Twenty migrant and refugee families settling in Hamilton have been gifted bicycles by participants of the University of Waikato's Management School (WMS) leadership programme.
The programme participants built the 20 bicycles themselves as part of a team working exercise at the WMS Leadership Academy summit day two weeks ago.
Building the bikes was meant to teach the almost 80 Year 13 students from across Waikato and Bay of Plenty participating in WMS the importance of working together.
The completed bikes were checked over by Torpedo7 mechanics to ensure they were roadworthy and ready to be presented to families at the Hamilton Multicultural Services Trust.
A family of 10 from Congo who arrived in New Zealand in February after spending 17 years in a Rwanda refugee camp said the bikes will help Ange, 10, and Joshua, 8, get to and from school.
Their brother Roger, 20, said they didn't have bikes in Congo, "so we're thankful and incredibly grateful for the bikes given to us."
The bikes were donated by The Perry Charitable Trust and heavily discounted by Torpedo7.
WMS launched the Leadership Academy pilot in term one this year to support ambitious students to become stronger leaders.
St Peter's Cambridge student Julie Brouwer said the programme made her realise that leaders don't always have to be in a leadership position.
She was turned down as a prefect which was "incredibly upsetting", but after being nominated by her school for the Leadership Academy she has become a leader in her own way.
"I want to be a leader that motivates and inspires people. I used to think leaders had to be direct and sometimes mean, but you can still treat people as people and you don't need to be in a hierarchical position to be respected."
For Charla Dougal of Mount Maunganui College, leadership became more than just a popularity contest.
"Take being a prefect, for example. You wear the jacket, you face the school and model what you think a leader is. But looking at it now, it's way more than that. It's about the little questions you ask. It's what you do for yourself and the conversations you have with different people," she says.
At the WMS summit day, the students also heard about leading with compassion and empathy from guest speakers Mike King (mental health activist, Gumboot Friday, I am Hope) and Richie Barnett (ex-Kiwi rugby league captain).
Mike King encouraged students with a passion to jump feet first.
"Don't test the water with one toe. If you're passionate about something and you have an idea of what you want to do, then just jump in."
Richie Barnett spoke about how his competitive attitude got him through one of the toughest moments in his professional career.
He had a full facial reconstruction following a smashing head clash in 2000 where he suffered breaks to both cheekbones and his nose.
"I was told my career was over but after seven months I got back on the field. No matter what you're going through, it's how you deal with it."
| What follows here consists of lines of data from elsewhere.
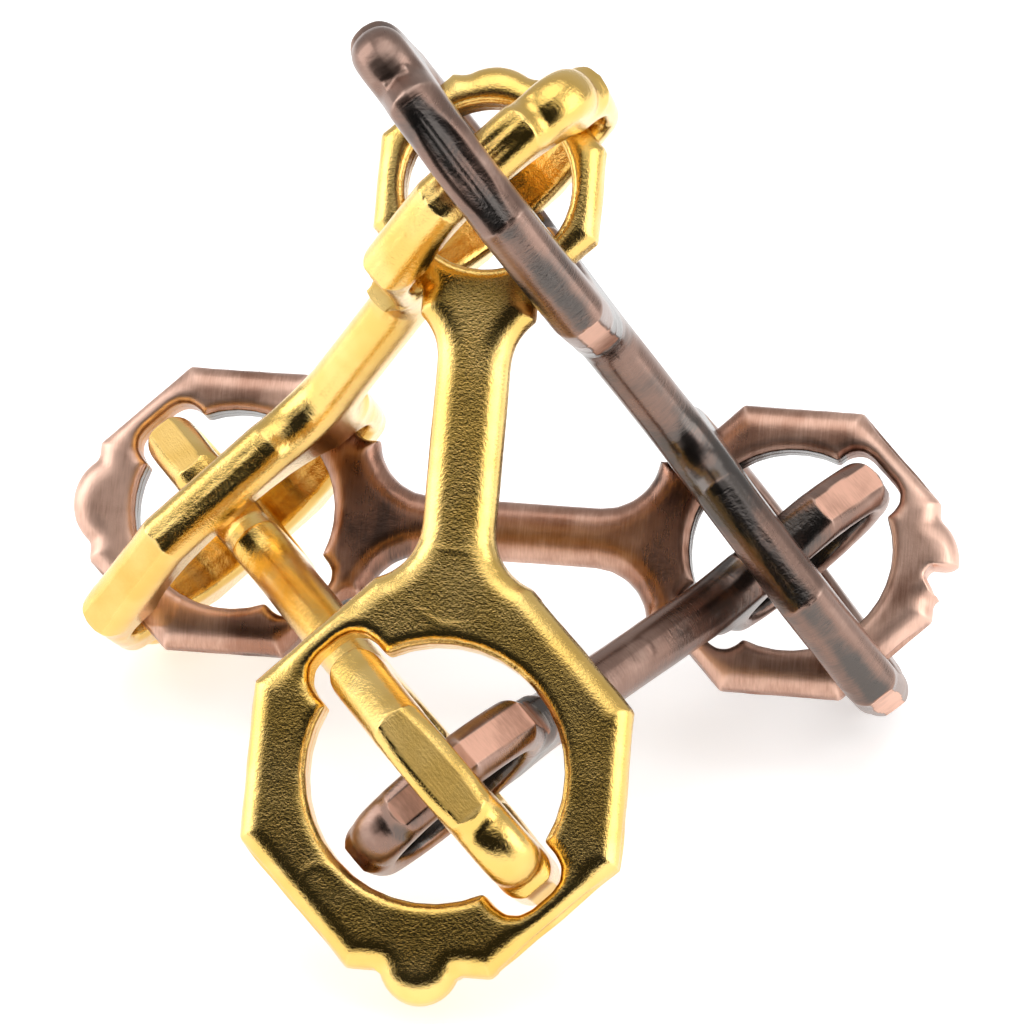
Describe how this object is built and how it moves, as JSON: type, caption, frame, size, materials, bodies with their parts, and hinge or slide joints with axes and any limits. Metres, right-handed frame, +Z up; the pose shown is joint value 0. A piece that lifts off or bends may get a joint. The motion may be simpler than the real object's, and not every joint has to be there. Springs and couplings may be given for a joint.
{
  "type": "metal ring disentanglement puzzle",
  "caption": "Interlocked cast metal links, each with an octagonal ring at both ends of a bar, caught in each other as a pyramid cage that stands on its lowest ring tips.",
  "frame": {"origin": "on the surface that the cage stands on, under the middle of its box", "axes": "+Z up, from the three ring tips that it stands on to its top rings; +X to the right along the bar of the rear link; the large-ringed gold link leans back from the front at -Y to the top"},
  "size_m": [0.0718, 0.0658, 0.0674],
  "materials": {
    "gold_plating": "polished gold plating over a zinc casting, a little uneven",
    "antique_copper": "antiqued copper plating: brushed pink copper on the high spots, dark brown to gunmetal in the hollows"
  },
  "bodies": {
    "gold_small_large": {"gold_link_small_large": "gold_plating"},
    "bronze_medium_medium": {"bronze_link_medium_medium": "antique_copper"},
    "gold_medium_large": {"gold_link_medium_large": "gold_plating"},
    "bronze_large_large": {"bronze_link_large_large": "antique_copper"},
    "gold_small_medium": {"gold_link_small_medium": "gold_plating"},
    "bronze_small_small": {"bronze_link_small_small": "antique_copper"}
  },
  "joints": [
    {"name": "twist_medium_large", "type": "hinge", "parent": "gold_small_large", "child": "gold_medium_large", "pos_m": [-0.01129, 0.01163, 0.03404], "axis": [-0.501, 0.2812, -0.8185], "range_deg": [-1.5, 5]},
    {"name": "twist_large_large", "type": "hinge", "parent": "gold_small_large", "child": "bronze_large_large", "pos_m": [0.01071, 0.01141, 0.03372], "axis": [0.4897, 0.2807, -0.8255], "range_deg": [-6, 2]},
    {"name": "twist_small_medium", "type": "hinge", "parent": "gold_small_large", "child": "gold_small_medium", "pos_m": [-0.01132, -0.00085, 0.01547], "axis": [0.5157, -0.8567, -0.0106], "range_deg": [-1.9, 2.2]},
    {"name": "twist_small_small", "type": "hinge", "parent": "gold_small_large", "child": "bronze_small_small", "pos_m": [0.01154, -0.00063, 0.01504], "axis": [-0.5001, -0.8653, -0.0339], "range_deg": [-2.7, 1.9]},
    {"name": "twist_medium_medium", "type": "hinge", "parent": "gold_small_large", "child": "bronze_medium_medium", "pos_m": [0, 0.01822, 0.01566], "axis": [1, 0, 0], "range_deg": [-1, 4.5]}
  ]
}
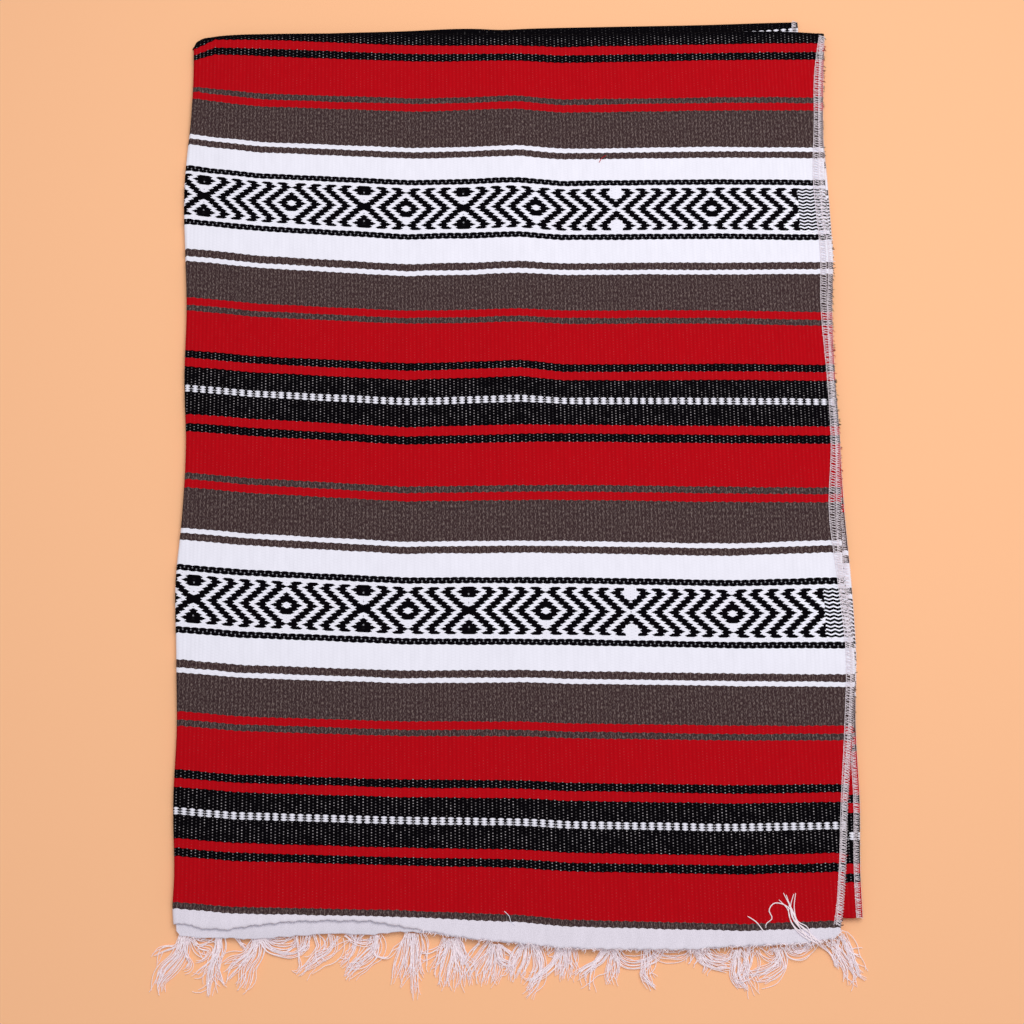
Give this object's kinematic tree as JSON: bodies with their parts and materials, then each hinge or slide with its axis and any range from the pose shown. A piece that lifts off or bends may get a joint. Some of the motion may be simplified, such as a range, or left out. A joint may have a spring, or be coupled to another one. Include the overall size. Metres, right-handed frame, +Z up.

Stories like these solidified Cambridge High School head girl Anna Smith's dream of becoming a surgeon.
"Caring for people is so important to me. I wish there were more people here to hear Mike and Richie speak so they could benefit from it too," she says.
Throughout the programme, the students also receive special training and complete a first-year university paper (Introduction to Leadership Communication) which means they will already have one paper if they start university.
The programme will conclude with a final hub day in Tauranga in September.